Haha. No, I’m not even kidding. My ‘process,’ as one would call it, is pretty much this: at any point in the day, my brain will throw up a light bulb. This light bulb is a plot bunny. If I am lucky, I have paper and a pen handy and I will write it down. If I’m unlucky, I try to remember it until I get home or to reliable Wi-Fi (now that I have Drive on my phone—whomever thought up that little gem of an app can simultaneously go burn in Hell and accept my undying adoration).
Once I get it on paper, I usually set it aside and let it fester – sorry, flourish – until I have a set idea of what I want to do with it, instead of a hastily jotted word or two on a napkin (I have one that is literally “Bond and Watson in a bar.” Ok, what?). Once I have an idea, then I throw it into a word document and attempt to do something with it. Nine times out of ten, I get bupkiss and throw that document into my bunny pen until I can either do something with it or discard it.
If it turns into something, then it gets written. How it gets written is a strange thing, since I don’t use betas (I should, but I’m terrified of them). I essentially write until it’s done, do a quick SpaG run (Spelling and Grammar), then when I upload it I do a final edit if I notice something I could add or delete or change completely. If I don’t feel like doing any of that, I just throw it up at the mercy of my readers and warn them ahead of time. Usually I only do that with fic that I’ve WWI (Written While Intoxicated).
5.) Do you read fan fiction as well as write it? What most excites you about fan fiction?
YES. Oh, yes, I love reading fanfiction. In fact, I prefer it to the usual fare of books. Some stories I will read over and over again, and some I will read once and never read again; not necessarily because of quality, but more so for the emotional factor. There are a few I’ve even started reading, then kept reading just out of sheer morbid curiosity.

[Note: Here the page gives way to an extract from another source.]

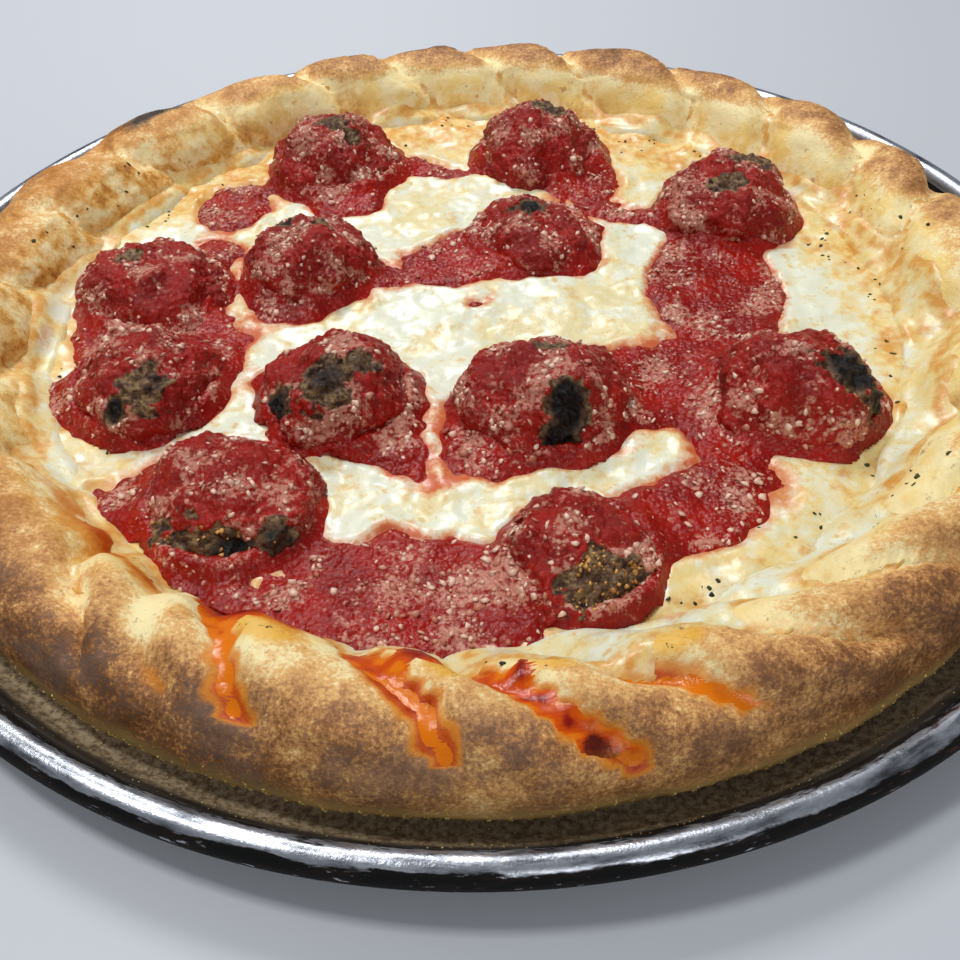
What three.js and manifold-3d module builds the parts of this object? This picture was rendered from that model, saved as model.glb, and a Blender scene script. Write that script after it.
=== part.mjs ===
// Deep dish pizza with meatballs, in its round steel pan.
// Millimetres, +Z up, the origin under the middle of the pan, the near edge of the pizza towards -Y.

import * as THREE from 'three';
import { mergeVertices } from 'three/addons/utils/BufferGeometryUtils.js';
import Module from 'manifold-3d';

const wasm = await Module();
wasm.setup();

// ---- Driving dimensions ----

const PAN_RADIUS = 203; // outside of the rolled bead, a 16 inch pan
const SHEET = 1.4; // thickness of the pan's steel
const BEAD_RADIUS = 4;
const BEAD_CENTRE_HEIGHT = 13.5;
const FLOOR_RADIUS = 186; // where the flat underside of the pan ends
const WALL_SLOPE = THREE.MathUtils.degToRad(55); // from the horizontal
const PAN_SEGMENTS = 48;

const GAP = 0.3; // running gap between pieces that touch
const CRUST_BOTTOM = SHEET + GAP;
const BASE_TOP = 6; // top of the dough under the cheese
const CHEESE_BOTTOM = BASE_TOP + GAP;
const CHEESE_TOP = 10;
const CHEESE_RADIUS = 141.6; // at the foot of the crust
const CHEESE_CLIMB = 1.4; // how far the cheese leans out onto the crust

const RIM_HEART = [165, 16]; // radius and height of the middle of the rim's section
const GROOVE_DEPTH = 4.4; // of an ordinary crease between two folds
const LOBE_RISE = 2; // how far a fold puffs up between its creases
const GROOVE_TWIST = THREE.MathUtils.degToRad(7); // a crease's sweep, inner foot to outer wall
const LUMP_SIZE = 0.05; // of a meatball's unevenness, as a share of its radius
const MEATBALL_SINK = 2; // how deep a meatball sits in the cheese
const POOL_SINK = 1.3; // how deep a pool of sauce lies in the cheese
const POOL_RISE = 1.1; // how far it stands above the cheese
const POOL_SEGMENTS = 16;
const CHEESE_SEGMENTS = 48;

// Creases of the rolled rim, in degrees anticlockwise from +X, with their depth
// as a share of GROOVE_DEPTH.
const CREASES = [
  [12, 1], [26, 0.8], [42, 1], [58, 0.9], [73, 1], [88, 1], [102, 0.9], [115, 1],
  [133, 0.8], [152, 0.9], [169, 1], [185, 1], [200, 0.9], [215, 1], [230, 1.5], [246, 1.2],
  [262, 1.1], [272, 1.6], [282, 1.1], [294, 1], [306, 0.5], [320, 0.7], [336, 1], [353, 0.9],
];

// One half of the rim's section, from the underside to the foot inside: radius, height,
// how strongly a crease bites there, and how strongly a fold puffs up there.
const CRUST_SECTION = [
  [177, CRUST_BOTTOM, 0, 0],
  [183, 3.6, 0, 0],
  [185.5, 9, 0.03, 0.1],
  [184.8, 16.5, 0.18, 0.3],
  [181, 24, 0.5, 0.7],
  [174.5, 29, 0.9, 1],
  [167, 30.6, 1, 1],
  [160.5, 28.6, 1, 0.8],
  [155, 23, 0.85, 0.5],
  [150.5, 16.5, 0.6, 0.2],
  [146.6, 10.8, 0.2, 0],
  [143, BASE_TOP, 0, 0],
];

// Meatballs: x, y, radius on the cheese, height above it.
const MEATBALLS = [
  [-58, 100, 26, 20],
  [27, 108, 26, 21],
  [-116, 10, 24, 18],
  [-60, 22, 22, 20],
  [20, 40, 22, 14],
  [98, 58, 26, 22],
  [97, -52, 26, 22],
  [20, -54, 25, 20],
  [-44, -50, 23, 20],
  [-106, -42, 24, 18],
  [-71, -95, 24, 16],
  [26, -116, 22, 14],
];

// Pools of tomato sauce that lie in the cheese: x, y, half length, half width, turn in degrees.
const SAUCE_POOLS = [
  [-52, 71, 24, 12, 10],
  [-97, 71, 15, 19, 0],
  [-108, -14, 27, 22, -60],
  [4, 30, 44, 25, 10],
  [86, 14, 22, 29, -10],
  [59, -42, 21, 28, 5],
  [58, -99, 27, 16, 15],
  [-20, -118, 24, 19, 10],
];

// ---- Shared forms ----

function toSolid(geometry) {
  const bare = geometry.index ? geometry.toNonIndexed() : geometry.clone();
  bare.deleteAttribute('normal');
  bare.deleteAttribute('uv');
  const merged = mergeVertices(bare, 1e-4);
  return new wasm.Manifold(new wasm.Mesh({
    numProp: 3,
    vertProperties: new Float32Array(merged.attributes.position.array),
    triVerts: new Uint32Array(merged.index.array),
  }));
}

function toGeometry(solid) {
  const mesh = solid.getMesh();
  const geometry = new THREE.BufferGeometry();
  geometry.setAttribute('position', new THREE.BufferAttribute(mesh.vertProperties, 3));
  geometry.setIndex(new THREE.BufferAttribute(mesh.triVerts, 1));
  return geometry;
}

function named(name, geometry, colour, roughness, metalness = 0) {
  const faceted = geometry.index ? geometry.toNonIndexed() : geometry;
  faceted.computeVertexNormals();
  const mesh = new THREE.Mesh(faceted, new THREE.MeshStandardMaterial({
    color: colour, roughness, metalness, flatShading: true,
  }));
  mesh.name = name;
  return mesh;
}

// A lathe turned so that its axis is +Z.
function turned(profile, segments) {
  const points = profile.map(([radius, height]) => new THREE.Vector2(radius, height));
  return new THREE.LatheGeometry(points, segments).rotateX(Math.PI / 2);
}

function reshape(geometry, move) {
  const position = geometry.attributes.position;
  const point = new THREE.Vector3();
  for (let i = 0; i < position.count; i += 1) {
    move(point.fromBufferAttribute(position, i));
    position.setXYZ(i, point.x, point.y, point.z);
  }
  return geometry;
}

function arc(centreX, centreY, radius, from, to, steps) {
  return Array.from({ length: steps + 1 }, (_, i) => {
    const angle = THREE.MathUtils.degToRad(from + (to - from) * i / steps);
    return [centreX + radius * Math.cos(angle), centreY + radius * Math.sin(angle)];
  });
}

// ---- Pan ----

// Flat floor, a rounded cove, a sloping wall and a rolled bead, from one sheet of steel.
function makePan() {
  const beadX = PAN_RADIUS - BEAD_RADIUS;
  const coveRadius = 5;
  const slope = THREE.MathUtils.radToDeg(WALL_SLOPE);
  const outside = arc(FLOOR_RADIUS, coveRadius, coveRadius, -90, -90 + slope, 2);
  const inside = arc(FLOOR_RADIUS, coveRadius, coveRadius - SHEET, -90 + slope, -90, 2);
  const bead = arc(beadX, BEAD_CENTRE_HEIGHT, BEAD_RADIUS, -150, 150, 10);
  return turned([[0, 0], ...outside, ...bead, ...inside, [0, SHEET]], PAN_SEGMENTS);
}

// ---- Crust ----

// Columns of the crust's mesh: five to a fold, with three of them close round its crease.
// A share is how far round the fold a column stands; the wider the fold, the more it puffs up.
function crustColumns() {
  const shares = [0, 0.13, 0.36, 0.64, 0.87];
  const bite = [1, 0.42, 0, 0, 0.42];
  const puff = [0, 0.45, 1, 1, 0.45];
  const fullWidth = 60;
  const columns = [];
  CREASES.forEach(([start, depth], fold) => {
    const [next, nextDepth] = CREASES[(fold + 1) % CREASES.length];
    const width = (next - start + 360) % 360;
    shares.forEach((share, i) => {
      columns.push({
        angle: THREE.MathUtils.degToRad(start + width * share),
        bite: bite[i] * (share < 0.5 ? depth : nextDepth),
        puff: puff[i] * (0.75 + width / fullWidth + 0.25 * Math.sin(fold * 2.4)),
      });
    });
  });
  return columns;
}

// The dough in one piece: the base under the cheese and the rim, rolled over in folds.
function makeCrust() {
  const columns = crustColumns();
  const innerRadius = CRUST_SECTION.at(-1)[0];
  const outerRadius = CRUST_SECTION[2][0];
  const heart = new THREE.Vector2(...RIM_HEART);
  const vertices = [0, 0, CRUST_BOTTOM, 0, 0, BASE_TOP];
  columns.forEach(({ angle, bite, puff }) => {
    CRUST_SECTION.forEach(([radius, height, biteShare, puffShare]) => {
      const outwards = new THREE.Vector2(radius, height).sub(heart).normalize();
      const point = new THREE.Vector2(radius, height)
        .addScaledVector(outwards, -bite * biteShare * GROOVE_DEPTH)
        .add(new THREE.Vector2(0, puff * puffShare * LOBE_RISE));
      const reach = (radius - innerRadius) / (outerRadius - innerRadius);
      const swept = angle + GROOVE_TWIST * (reach - 0.5);
      vertices.push(point.x * Math.cos(swept), point.x * Math.sin(swept), point.y);
    });
  });
  const rows = CRUST_SECTION.length;
  const at = (column, row) => 2 + (column % columns.length) * rows + row;
  const faces = [];
  columns.forEach((_, column) => {
    faces.push(0, at(column + 1, 0), at(column, 0));
    faces.push(1, at(column, rows - 1), at(column + 1, rows - 1));
    for (let row = 0; row < rows - 1; row += 1) {
      faces.push(at(column, row), at(column + 1, row), at(column + 1, row + 1));
      faces.push(at(column, row), at(column + 1, row + 1), at(column, row + 1));
    }
  });
  const geometry = new THREE.BufferGeometry();
  geometry.setAttribute('position', new THREE.Float32BufferAttribute(vertices, 3));
  geometry.setIndex(faces);
  return geometry;
}

// ---- Meatballs ----

// A lumpy dome with a flat foot, grown by a margin when it serves as a cutter.
function makeMeatball([x, y, radius, height], seed, margin = 0) {
  return reshape(new THREE.IcosahedronGeometry(1, 2), (point) => {
    const broad = Math.sin(3 * point.x + seed) * Math.cos(4 * point.y - 2 * seed);
    const fine = Math.sin(6 * point.z + 3 * point.x + 5 * seed);
    const lump = 1 + LUMP_SIZE * (broad + 0.6 * fine);
    const foot = CHEESE_TOP - MEATBALL_SINK - margin;
    point.set(
      x + point.x * (radius * lump + margin),
      y + point.y * (radius * lump + margin),
      CHEESE_TOP + (point.z > 0 ? point.z * (height * lump + margin) : point.z),
    );
    if (point.z < CHEESE_TOP) {
      point.z = foot;
    }
  });
}

// ---- Sauce and cheese ----

// A flat puddle with a wavy outline and a rounded edge.
function makePool([x, y, length, width, turn], seed, margin = 0) {
  const top = CHEESE_TOP + POOL_RISE + margin;
  const bottom = CHEESE_TOP - POOL_SINK - margin;
  const profile = [[0, bottom], [0.9, bottom], [1, CHEESE_TOP], [0.86, top], [0, top]];
  const angle = THREE.MathUtils.degToRad(turn);
  return reshape(turned(profile, POOL_SEGMENTS), (point) => {
    const bearing = Math.atan2(point.y, point.x);
    const wave = 1 + 0.07 * Math.sin(3 * bearing + seed) + 0.05 * Math.sin(5 * bearing + 2 * seed);
    const along = point.x * (length * wave + margin);
    const across = point.y * (width * wave + margin);
    point.x = x + along * Math.cos(angle) - across * Math.sin(angle);
    point.y = y + along * Math.sin(angle) + across * Math.cos(angle);
  });
}

// The sheet of melted cheese, nearly flat, that leans out onto the foot of the crust.
function makeCheeseSheet() {
  const rim = CHEESE_RADIUS + CHEESE_CLIMB;
  const edgeWidth = 3;
  const edgeDrop = 0.4;
  const profile = [
    [0, CHEESE_BOTTOM], [CHEESE_RADIUS, CHEESE_BOTTOM], [rim, CHEESE_TOP - edgeDrop],
    [rim - edgeWidth, CHEESE_TOP], [0, CHEESE_TOP],
  ];
  return turned(profile, CHEESE_SEGMENTS);
}

// ---- Assembly ----

const pizza = new THREE.Group();
pizza.add(named('pan', makePan(), 0x55504b, 0.45, 0.8));
pizza.add(named('crust', makeCrust(), 0xc99552, 0.75));

const ballCutters = MEATBALLS
  .map((ball, i) => toSolid(makeMeatball(ball, i, GAP)))
  .reduce((all, one) => all.add(one));
const pools = SAUCE_POOLS.map((pool, i) => toSolid(makePool(pool, i)).subtract(ballCutters));
const poolCutters = SAUCE_POOLS
  .map((pool, i) => toSolid(makePool(pool, i, GAP)))
  .reduce((all, one) => all.add(one));
const cheese = toSolid(makeCheeseSheet()).subtract(ballCutters).subtract(poolCutters);
pizza.add(named('cheese', toGeometry(cheese), 0xefdca0, 0.4));

const twoDigits = (index) => String(index + 1).padStart(2, '0');
pools.forEach((pool, i) => {
  pizza.add(named(`sauce_pool_${twoDigits(i)}`, toGeometry(pool), 0x8f1f12, 0.3));
});
MEATBALLS.forEach((ball, i) => {
  pizza.add(named(`meatball_${twoDigits(i)}`, makeMeatball(ball, i), 0x7a2418, 0.45));
});

export default pizza;
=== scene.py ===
import math
from functools import partial

import bpy
import numpy as np
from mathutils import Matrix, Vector
from mathutils import noise as perlin


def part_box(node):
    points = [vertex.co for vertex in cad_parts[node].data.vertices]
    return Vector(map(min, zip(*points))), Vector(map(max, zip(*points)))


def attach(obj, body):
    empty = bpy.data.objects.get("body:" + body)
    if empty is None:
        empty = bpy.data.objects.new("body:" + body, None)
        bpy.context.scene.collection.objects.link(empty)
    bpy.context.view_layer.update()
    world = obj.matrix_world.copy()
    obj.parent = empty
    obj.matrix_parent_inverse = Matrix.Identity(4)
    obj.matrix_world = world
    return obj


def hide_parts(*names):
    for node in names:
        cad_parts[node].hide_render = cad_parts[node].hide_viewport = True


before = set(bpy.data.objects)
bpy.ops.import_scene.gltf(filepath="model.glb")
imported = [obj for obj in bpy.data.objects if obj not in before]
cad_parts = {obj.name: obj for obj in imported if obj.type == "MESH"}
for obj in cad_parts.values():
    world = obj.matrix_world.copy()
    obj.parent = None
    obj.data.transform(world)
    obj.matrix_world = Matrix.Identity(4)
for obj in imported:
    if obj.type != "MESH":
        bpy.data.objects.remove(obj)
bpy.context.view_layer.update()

# A deep dish pizza in its round steel pan. Shapes are worked out in millimetres with z up
# and are written to the meshes in metres. The near edge of the pizza lies towards -Y.

MM = 0.001
TURN = 2 * math.pi


def box_mm(node):
    """The lowest and highest corners of a CAD node in millimetres."""
    low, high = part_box(node)
    return np.array(low) / MM, np.array(high) / MM


def numbered(word):
    """The CAD nodes whose names start with a word, in order."""
    return sorted(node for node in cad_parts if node.startswith(word))


PAN_RADIUS = box_mm("pan")[1][0]
RIM_TOP = box_mm("crust")[1][2]
CHEESE_TOP = box_mm("cheese")[1][2]
CHEESE_BOTTOM = box_mm("cheese")[0][2]

# ---------- hand tools


def deselect():
    bpy.ops.object.select_all(action="DESELECT")


def edit_mode(piece, kind="FACE"):
    deselect()
    piece.select_set(True)
    bpy.context.view_layer.objects.active = piece
    bpy.ops.object.mode_set(mode="EDIT")
    bpy.ops.mesh.select_mode(type=kind)


def pick(action):
    bpy.ops.mesh.select_all(action=action)


def object_mode():
    bpy.ops.object.mode_set(mode="OBJECT")


def points_of(piece):
    """The piece's vertices in millimetres."""
    flat = np.empty(len(piece.data.vertices) * 3)
    piece.data.vertices.foreach_get("co", flat)
    return flat.reshape(-1, 3) / MM


def move_points(piece, points):
    piece.data.vertices.foreach_set("co", (points * MM).ravel())
    piece.data.update()


def normals_of(piece):
    flat = np.empty(len(piece.data.vertices) * 3)
    piece.data.vertices.foreach_get("normal", flat)
    return flat.reshape(-1, 3)


def paint(piece, name, values):
    """Keeps a number on each vertex for the material to read."""
    layer = piece.data.attributes.new(name, "FLOAT", "POINT")
    layer.data.foreach_set("value", np.asarray(values, np.float32))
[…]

What excites me the most about fanfiction is the sheer amount of amazing amateur writers out there, young and old, good and not-so-good, who are creating little pockets within the canon of their fandoms. They are creating new worlds; parallel universes, canon-divergent, canon-compliant, not even remotely canon, if-you-squint-really-hard-it-could-be-similar to canon, the-hell-with-it-let’s-call-it-an-AU… it’s all kosher here. Angst, erotica, fluff, crack, action/ adventure, alternate universes – all of it. All of this comes from the minds of the fans of these shows, movies, books, bands, artists, sporting teams. And these people are either writing from experiences they’ve had, or they are writing to escape those experiences, or they are writing experiences they want to have. Sometimes they are pouring their hearts out on the page, and you can almost see those words written in blood and tears. Sometimes you can tell they are just writing for the hell of it (like me) and that shows, too. Sometimes it’s a multi-chaptered behemoth of a story with plot and enemies and emotions and a problem to solve. Sometimes it’s a five hundred word short of someone getting sand in his eye and cussing about it. Some of it is so far out in left field that I’m left shaking my head. But most of it is…well, let’s be honest. I’d rather read the works of a young trans girl where she makes Sherlock or John or Q or Castiel transgender because that’s the only way she can make her voice heard than the memoirs of some stodgy old man or the old dime-store relics I still have on my bookshelf. People who say, “There is nothing new under the sun” have never read fanfiction.
On that note, I’ll sign off until we continue this interview next month. In the meantime, go out and read some excellent fan fiction! Or better still: write some of your own!